In a bigger restaurant with more tables, there were just four people working in the eatery: a butcher who prepared the meat, a waitress who likewise prepared the salad and the oshinko (pickled vegetables which always complement a good Japanese meal, my favorites being the ones they prepare in Kyoto), a helper who made sure the charcoal brazier was cleaned and oiled, and another, a young lass who cleaned the tables and everything else—all in the family.

The yaki-niku was simply great, whether one grilled the marbled rib-eye or the leaner rump, so tender, so buttery.  The greatest surprise was the price, which was much, much lower than what one would pay in exclusive Tsukiji on Pasay Road, or even the more affordable variants in Makati or BGC. 

Mom and pop, with kids helping.  The quintessential work ethic of the Japanese!

There are many other stories descriptive of a work ethic one rarely sees in our country that I have personally witnessed:  in a restaurant at the ground floor of the Limmathof in Zurich, a mom-and-son restaurant in Barcelona, a poor farm-hand who triumphed through dint of hard work to become one of Taiwan’s wealthiest men.

The secret is simple—hard work.  Dedication to craft or profession.  A single-minded pursuit of excellence.

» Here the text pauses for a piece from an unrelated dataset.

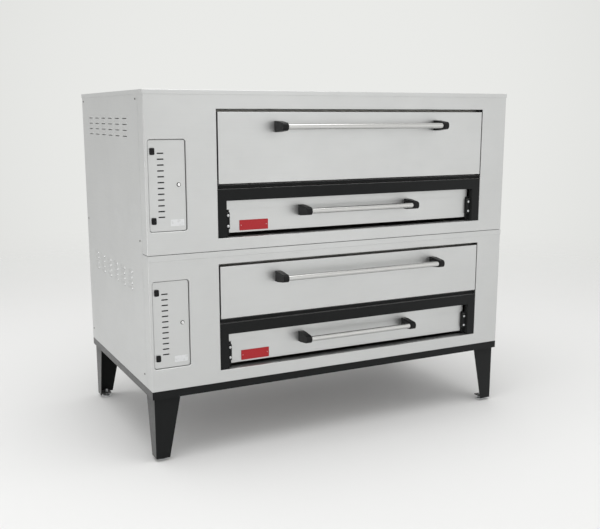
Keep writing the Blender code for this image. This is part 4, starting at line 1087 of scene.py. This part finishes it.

The Otaru tan-tanmen was something that people who tried it once would come hankering for more.  The Shiraoi beef that strived for excellence to compete with more well-known wagyu from Kobe.  Or the Kaohsiung farmer who painstakingly grafted guapple and native pink guavas into a crunchy fruit with a soft oh-so-sweet center.  Or the Furano farmer who harvests the sweetest, juiciest melons even if they cost an arm and a leg.

Back in Taipei after a few days in Hokkaido, I went to another mom-and-pop noodle house, far from the beaten track but recognized even by the great chefs of France for its pursuit of gustatory excellence.

One rues the fact that save for a few places like Lukban in Quezon or Vigan in Ilocos Sur, the other provincial food trips have been bastardized by fast-food joints which have killed the family-type operations which served good native food.  Just look at Baguio and Session Road, “killed” by behemoth SM appropriating what used to be genteel Pines Hotel on the hill overlooking the city.

What is the common denominator of these success stories now lost in the Philippine landscape?

Hard work.  Patience and perseverance.  An obsession for excellence.  And a market that demands excellence as well, not ersatz food; not can-do quality.  Not mass-produced mediocrity.

The same obsession that made the Formosa Group a world-renowned brand.  Visiting their Mailiao complex in central Taiwan together with some businessmen and congressmen last week, one marvels at how patience, hard work, vision and perseverance transformed this company into one of the world’s topnotch producer of petro-chemicals, resins, poly-vinyls and heavy industries, especially when told that the founder had not even finished high school!

Would that we had this kind of work ethic.

Not if we continue with the “bahala na” attitude.  Or “pwede na ‘yan.” Or a consumer market that does not appreciate native goodness and would rather embrace foreign crap.  And a business elite whose only driving force is to give the market whatever it wants, without guiding them into what it should want.

★★★★★

This weekend we will commemorate once again the Edsa revolt that once upon a generation made us feel so proud.  Thirty-one years, and what have we to show for it?  Time for us to reflect.